Seaside Gothic Literature

The seaside gothic by its own admission is contradictory, existing in duality: Schrödinger’s genre. It is both and neither a classification, and so anything defined as seaside gothic literature is simultaneously included in other groupings elsewhere. The pieces I have collected for this quarter exist in two worlds, exploring the liminality of the seaside.

Fiction: Alex Garland, The Beach

Perhaps better known for its film adaptation, Alex Garland’s novel is a surreal dive into seaside tourism through a pseudo-utopian escape. Dark in nature despite the brightness of the sun, Garland deconstructs secret tourism in a book perhaps best read comfortably at home instead of at a far-off beachside resort.

Poetry: Robert Graves, The Beach

A short two-stanza poem, ‘The Beach’ by Robert Graves is to-the-point yet holds so much in so few words. It considers both tourism and trade, visitors and those who live by the sea, enjoyment and horror, life and death, and is of the water as much as it is of the land. It is a masterpiece of brevity.

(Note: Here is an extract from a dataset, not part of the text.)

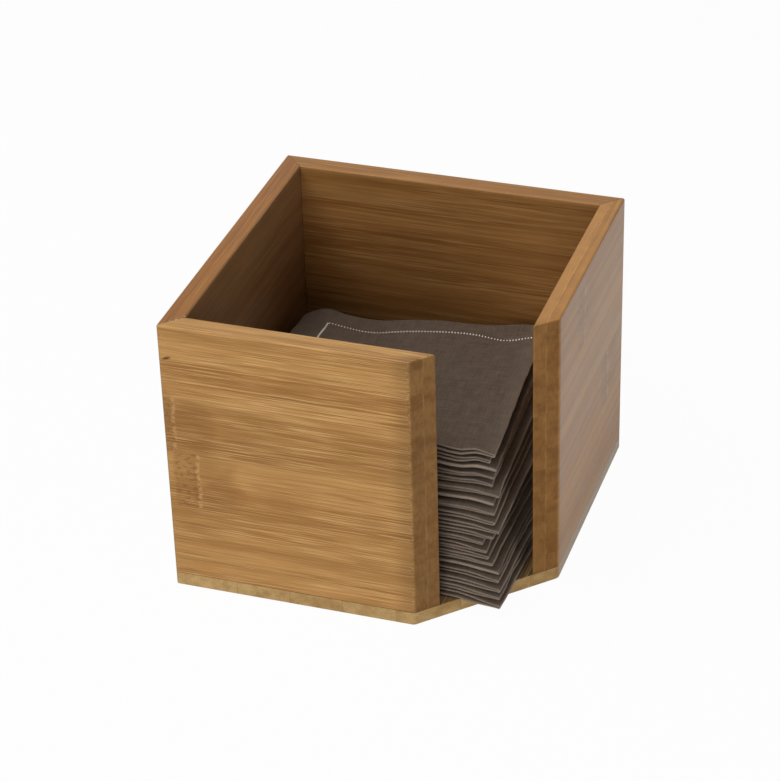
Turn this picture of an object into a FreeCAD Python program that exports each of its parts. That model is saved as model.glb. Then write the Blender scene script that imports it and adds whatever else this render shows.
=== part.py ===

Nonfiction: Natasha Carthew, Undercurrent

A personal exploration of the class divide on the Cornish coast, Natasha Carthew’s memoir sees her returning to the shoreline where she grew up, now unable to afford to live in her own home town. Considerate and measured, yet simmering and emotional, Carthew dives into duality with her fists forward.

Television: Boardwalk Empire

Perhaps more known for dramatising mobsters and bootleggers, Boardwalk Empire is a seashore-set sprawling crime drama with the edge of the land and the start of the sea at its heart. The titular boardwalk is its central point, with the narrative spreading inland from it but always connected to it.